Will There Be a Peacemaker Season 3?

One major question following Peacemaker Season 2’s conclusion: when and where will we see Cena’s Chris Smith next? Is Season 3 happening? Perhaps, but Gunn doesn’t appear focused on that immediately. The Salvation situation seems oriented toward establishing other projects like Man of Tomorrow and Creature Commandos Season 2 (which Gunn confirmed is currently being written).

“This is about the wider DCU and other stories in which this will play out right now,” Gunn stated. “That doesn’t mean there won’t be—I don’t want to never say never—but right now, no, this is about the future of the DCU.”

We’re expecting Cena to return in Man of Tomorrow, possibly in a more substantial capacity than his brief Superman cameo. Where that sequel leaves Chris may determine when and how Gunn tackles potential Peacemaker Season 3. Gunn does have plans for the alternate universe version of Chris’s brother Keith (David Denman) introduced in Season 2.

“I have plans for Keith,” Gunn said. “I just haven’t figured out exactly how it’s all going to work out. It’s hard with the interdimensional hopping stuff to make these things come together the way I’d like. I have what I would like to happen with Keith, but I’m not sure. I’ve got to make sure it’ll work.”

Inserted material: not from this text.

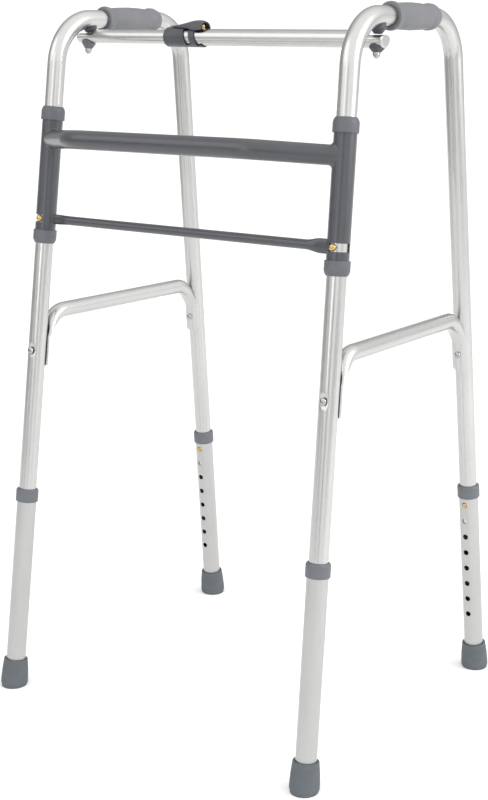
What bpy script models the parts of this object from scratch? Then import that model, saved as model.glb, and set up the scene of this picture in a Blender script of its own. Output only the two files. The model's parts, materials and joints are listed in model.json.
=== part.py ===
"""Folding walking frame: two hinged side frames on a front H-frame, four telescopic legs, a telescopic top bar.

Metres, +Z up, the person stands at +Y and walks towards -Y. The origin is on the floor, midway between the feet.
"""

import math

import bmesh
import bpy
from mathutils import Matrix, Vector

OBJECT_NAME = "walking_frame"

# Legs: a point on the floor and the point of the same axis at LEG_TOP_HEIGHT, on the right side (+X).
LEG_TOP_HEIGHT = 0.900
FRONT_FOOT = Vector((0.2640, -0.2370, 0.0))
FRONT_TOP = Vector((0.2435, -0.1274, LEG_TOP_HEIGHT))
REAR_FOOT = Vector((0.2569, 0.2370, 0.0))
REAR_TOP = Vector((0.2374, 0.1406, LEG_TOP_HEIGHT))

# Side frames
FRAME_RADIUS = 0.0127
FRAME_BORE = 0.0114
FRAME_LOWER_END = 0.230
HANDLE_HEIGHT = 0.966
FRONT_BEND_RADIUS = 0.068
REAR_BEND_RADIUS = 0.060

# Handle grips
GRIP_FRONT = -0.033
GRIP_LENGTH = 0.113
GRIP_BORE = 0.0130

# Side braces
BRACE_HEIGHT = 0.555
BRACE_RADIUS = 0.0111
BRACE_END_HEIGHT = 0.4805
BRACE_BOLT_HEIGHT = 0.503
BRACE_FLAT_TOP = 0.520
BRACE_PLATE = 0.0046
BRACE_PLATE_WIDTH = 0.027
BRACE_FRONT_BEND = 0.036
BRACE_REAR_BEND = 0.029
BRACE_SETBACK = 0.026
BOLT_RADIUS = 0.0025
BOLT_HEAD_RADIUS = 0.0050
BOLT_HEAD_HEIGHT = 0.0030
NUT_RADIUS = 0.0048
NUT_HEIGHT = 0.0036

# Telescopic lower legs
LOWER_RADIUS = 0.0141
LOWER_BORE = 0.0132
LOWER_TOP_HEIGHT = 0.2965
HOLE_PITCH = 0.0254
HOLE_COUNT = 8
TOP_HOLE_HEIGHT = 0.2705
LEG_HOLE_RADIUS = 0.0041
COLLAR_RADIUS = 0.0163
COLLAR_BOTTOM = 0.2806
COLLAR_HEIGHT = 0.0215
FOOT_HEIGHT = 0.0410
FOOT_TOP_RADIUS = 0.0174
FOOT_BASE_RADIUS = 0.0199
FOOT_SOLE = 0.0062

# Front H-frame
SLEEVE_RADIUS = 0.0145
SLEEVE_BORE = 0.0134
SLEEVE_BOTTOM = 0.6600
SLEEVE_TOP = 0.8430
SLEEVE_COLLAR_RADIUS = 0.0165
SLEEVE_COLLAR_HEIGHT = 0.0190
SLEEVE_COLLAR_LIP = 0.0030
SLOT_HEIGHT = 0.0106
SLOT_SWEEP = math.radians(122.0)
SLOT_START = math.radians(-21.0)
UPPER_BAR_RADIUS = 0.0127
UPPER_BAR_BORE = 0.0112
UPPER_BAR_HEIGHT = 0.8005
UPPER_BAR_FRONT = -0.205
UPPER_BAR_HALF_STRAIGHT = 0.145
UPPER_BAR_BEND = 0.060
LOWER_BAR_RADIUS = 0.00635
LOWER_BAR_HEIGHT = 0.691
PADDLE_HEIGHT = 0.0190
PADDLE_THICKNESS = 0.0052
PADDLE_LENGTH = 0.026

# Telescopic top bar
BAR_HEIGHT = {"left": 0.9425, "right": 0.9380}
OUTER_BAR_RADIUS = 0.0111
OUTER_BAR_BORE = 0.0100
INNER_BAR_RADIUS = 0.0095
INNER_BAR_BORE = 0.0083
OUTER_BAR_LEFT = -0.0915
OUTER_BAR_RIGHT = 0.2530
INNER_BAR_LEFT = -0.2580
INNER_BAR_RIGHT = 0.0930
OUTER_FLAT_START = 0.2140
OUTER_FLAT_FULL = 0.2230
INNER_FLAT_START = -0.2215
INNER_FLAT_FULL = -0.2305
BAR_END_SQUASH = 0.45
BAR_END_WALL = 0.0015
PIVOT_SETBACK = -0.058

# Bolt, saddle, cup washer and dome nut at each end of the top bar
PIVOT_RADIUS = 0.0030
PIVOT_HEAD_RADIUS = 0.0048
PIVOT_HEAD_HEIGHT = 0.0016
SADDLE_TOP_RADIUS = 0.0098
SADDLE_FOOT_RADIUS = 0.0052
CUP_RADIUS = 0.0098
CUP_FOOT_RADIUS = 0.0056
CUP_BOTTOM = {"left": 0.9255, "right": 0.9220}
DOME_NUT_RADIUS = 0.0046
DOME_NUT_HEIGHT = 0.0075

# Push buttons
BUTTON_TRAVEL = 0.0035
SLEEVE_BUTTON_RADIUS = 0.0047
SLEEVE_BUTTON_HEIGHT = 0.691
LEG_BUTTON_RADIUS = 0.0037
BAR_BUTTON_RADIUS = 0.0036
BAR_BUTTON_X = -0.0345
BAR_BUTTON_BOTTOM = 0.0108
BAR_BUTTON_TOP = 0.0178

# Bar clip and its lever
CLIP_RADIUS = 0.0132
CLIP_LEFT = -0.0945
CLIP_COLLAR_RIGHT = -0.0570
CLIP_RING_LEFT = -0.0480
CLIP_RING_RIGHT = -0.0310
CLIP_STRAP_TOP = -0.0105
CLIP_NOTCH = (0.0180, 0.0120, 0.0120)
LEVER_WIDTH = 0.0150
LEVER_HINGE_X = -0.0865
LEVER_HINGE_RISE = 0.0145

GAP = 0.0003
SWEEP_SIDES = 16
TUBE_RESOLUTION = 6
TURN_STEPS = 16
SMALL_STEPS = 12
BEND_STEPS = 6

X_AXIS = Vector((1.0, 0.0, 0.0))
Y_AXIS = Vector((0.0, 1.0, 0.0))
Z_AXIS = Vector((0.0, 0.0, 1.0))
SIDES = {"right": 1.0, "left": -1.0}


# Scene helpers

def clear_scene():
    for obj in list(bpy.data.objects):
        bpy.data.objects.remove(obj, do_unlink=True)


def new_collection(name):
    collection = bpy.data.collections.new(name)
    bpy.context.scene.collection.children.link(collection)
    return collection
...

There’s also a clear path forward for the remaining cast without Chris. He may be marooned on Salvation, but Checkmate exists. Gunn could be planning a Checkmate spinoff series rather than Peacemaker Season 3, watching this fledgling organization grow into something larger. Whatever comes next, Gunn confirmed Checkmate will continue playing a key role.

“You’ll definitely see Checkmate carrying through,” Gunn said. “They’re a thing now, so they’re a part of what’s going to happen, and I think they’re going to be really good at what they do. When we see them next, their circumstances will be a little different than the startup they’re at now.”

The question remains: do you want Peacemaker Season 3 or a Checkmate spinoff? What are your thoughts on Flag’s heel turn? The DCU’s future hinges on how these narrative threads resolve.